** start **

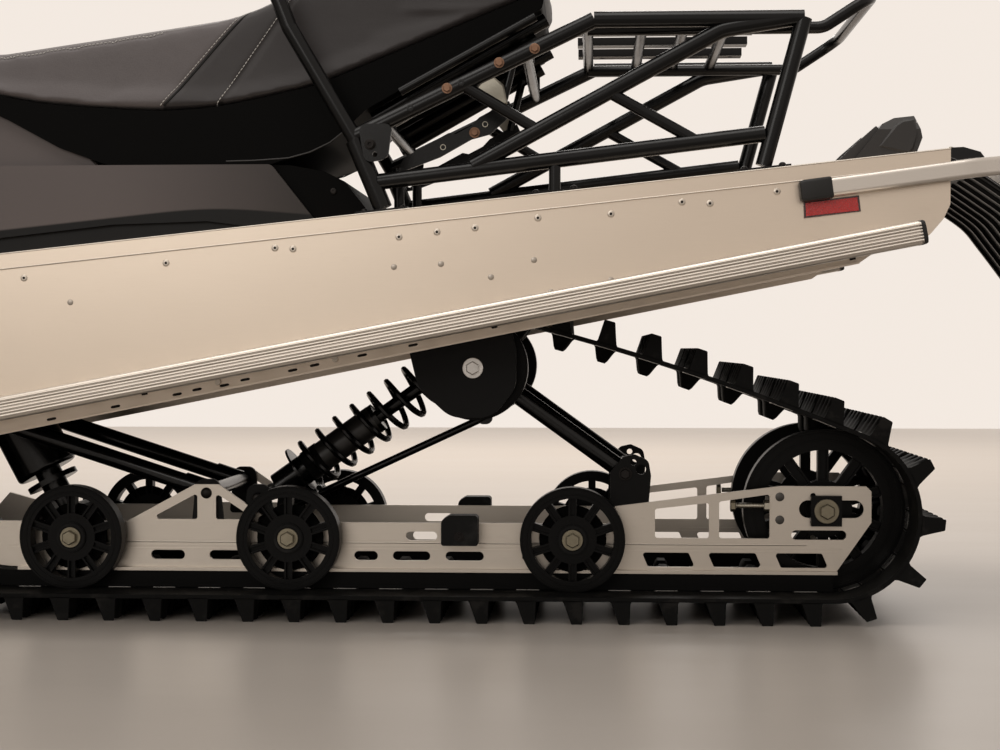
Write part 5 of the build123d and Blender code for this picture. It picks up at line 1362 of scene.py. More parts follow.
@dataclass
class TunnelTrim(Group):
    """Rivets, edge beads, slots, reflectors and the flap's bracket on the tunnel."""

    rivets: Pairs = (
        (1.2424, 0.5325), (1.0207, 0.5550), (0.8519, 0.5775), (0.8242, 0.5759), (0.6614, 0.5936),
        (0.6033, 0.6010), (0.5453, 0.6069), (0.4496, 0.6217), (0.3391, 0.6273), (0.2322, 0.6449),
        (0.1901, 0.6425), (0.0898, 0.6600), (1.4100, 0.5100),
    )
    dimples: Pairs = (
        (0.6691, 0.5480), (0.5972, 0.5524), (0.5210, 0.5324), (0.4556, 0.5581), (0.3390, 0.5275),
        (0.4298, 0.5095), (1.3400, 0.4700), (1.1700, 0.4950),
    )
    rivet: Fastener = Fastener(Head.RIVET, 0.0056, 0.0016)
    core: Fastener = Fastener(Head.PLUG, 0.0056 * 0.36, 0.0007)
    dimple: Fastener = Fastener(Head.DOME, 0.0056 * 0.85, 0.0012)
    stud: Fastener = Fastener(Head.PLUG, 0.0050, 0.0042)
    flap_bolt: Fastener = Fastener(Head.DOME, 0.0060, washer=1.45)
    reflector: Pairs = (
        (0.0505, 0.6435), (-0.0320, 0.6535), (-0.0350, 0.6295), (0.0495, 0.6195),
    )
    strip_height: float = 0.025
    front_x: float = 1.690
    bracket: Pairs = (
        (-0.170, 0.7250), (-0.2017, 0.7440), (-0.2229, 0.7450), (-0.2497, 0.7371), (-0.2560, 0.7285),
        (-0.2350, 0.7275), (-0.2050, 0.7235), (-0.176, 0.7165),
    )
    slots: Pairs = (
        (1.004, 0.3535), (0.973, 0.3609), (0.9306, 0.3675), (0.8985, 0.3762), (0.825, 0.3905),
        (0.791, 0.3985), (0.718, 0.4135), (0.640, 0.4290), (1.100, 0.3345), (1.200, 0.3150),
    )
    slot_fall: float = -0.1985
    slot_plan: Pairs = (
        (-0.0075, 0.3), (-0.0065, 0.8), (-0.0045, 1.0), (0.0045, 1.0), (0.0065, 0.8), (0.0075, 0.3),
    )
    studs: Pairs = ((0.9403, 0.3725), (0.7596, 0.4078))

    def build(self) -> None:
        """Make the trim on both sides."""
        heads, cores, beads, lenses, frames = shapes(5)
        dents, slots = shapes(2)
        fall = Vector((1.0, 0.0, self.slot_fall)).normalized()
        half = self.machine.tunnel_half
        self.fasten(heads, self.rivets, half, self.rivet)
        self.fasten(cores, self.rivets, half, self.core)
        self.fasten(dents, self.dimples, half, self.dimple)
        self.fasten(heads, self.studs, half, self.stud)
        for side in SIDES:
            out = ACROSS * side
            face, proud = side * half, side * (half + self.machine.strip_proud)
            for middle in self.row(self.slots, face - side * 0.0004):
                stations = [(middle + fall * way, 0.0007, 0.0021 * share) for way, share in self.slot_plan]
                slots.bar(stations, out, fall.cross(ACROSS), 0.6)
            for drop in (0.0012, self.strip_height - 0.0006):
                reach = self.machine.tunnel_rear[0], self.front_x
                ends = [(x, self.machine.tunnel_top(x) - drop) for x in reach]
                beads.tube(self.row(ends, proud), 0.0011, 8)
            outline = self.row(self.reflector, face)
            frames.bevelled(outline, out * 0.0034, 0.0012)
            middle = sum(outline, Vector()) / 4
            inner = [middle + (point - middle) * 0.93 - UP * ((point - middle).z * 0.10) for point in outline]
            lenses.bevelled(inner, out * 0.0044, 0.0008)
        self.add(heads, "tunnel_rivets", "rivet_metal")
        self.add(cores, "rivet_cores", "black_steel")
        self.add(dents, "tunnel_dimples", "dimple_metal")
        self.add(slots, "tunnel_slots", "black_steel")
        self.add(beads, "strip_beads", "extruded_edge")
        self.add(frames, "reflector_frames", "dark_red")
        self.add(lenses, "side_reflectors", "red_lens")
        self.flap_bracket()

    def flap_bracket(self) -> None:
        """Moulded bracket that clamps the snow flap to the tunnel's end."""
        shape, bolts = shapes(2)
        shape.prism(self.row(self.bracket, -0.105), ACROSS * 0.210)
        for side in SIDES:
            bolts.fasten(self.at(-0.2120, side * 0.06, 0.7445), UP, self.flap_bolt)
        self.add(shape, "flap_bracket", "cover_black")
        self.add(bolts, "flap_bolts", "plated_steel")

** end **

- **Problem description**: Beginning at the first line above, repeat exactly until the line containing "beads, slots, reflectors", which is included.

- **Answer to the task**:
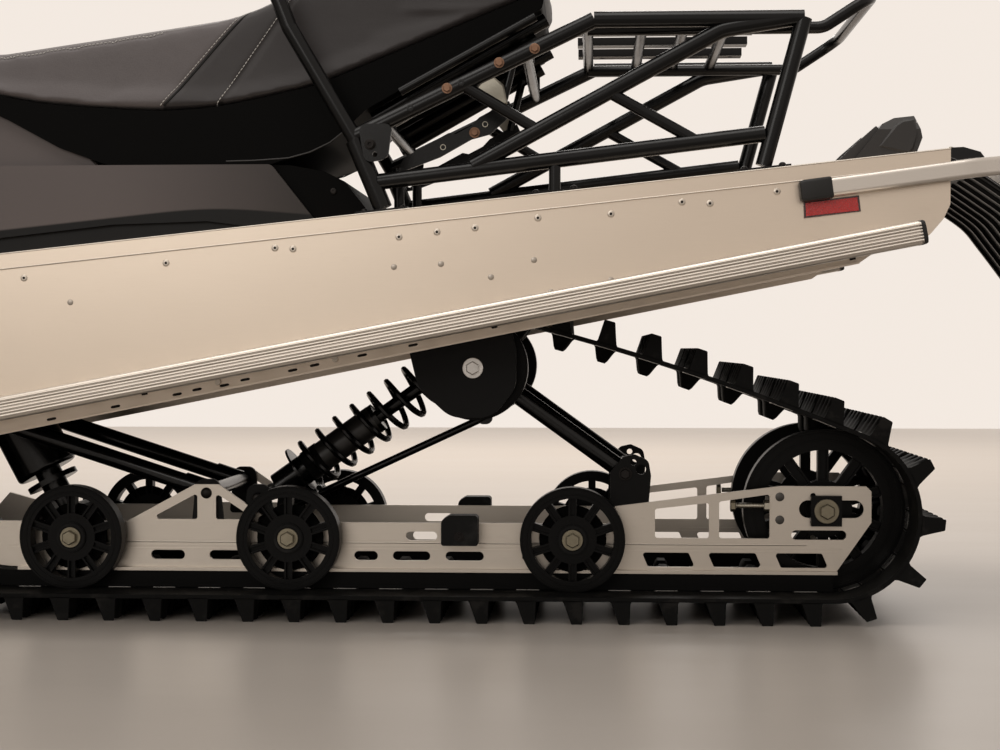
Write part 5 of the build123d and Blender code for this picture. It picks up at line 1362 of scene.py. More parts follow.
@dataclass
class TunnelTrim(Group):
    """Rivets, edge beads, slots, reflectors and the flap's bracket on the tunnel."""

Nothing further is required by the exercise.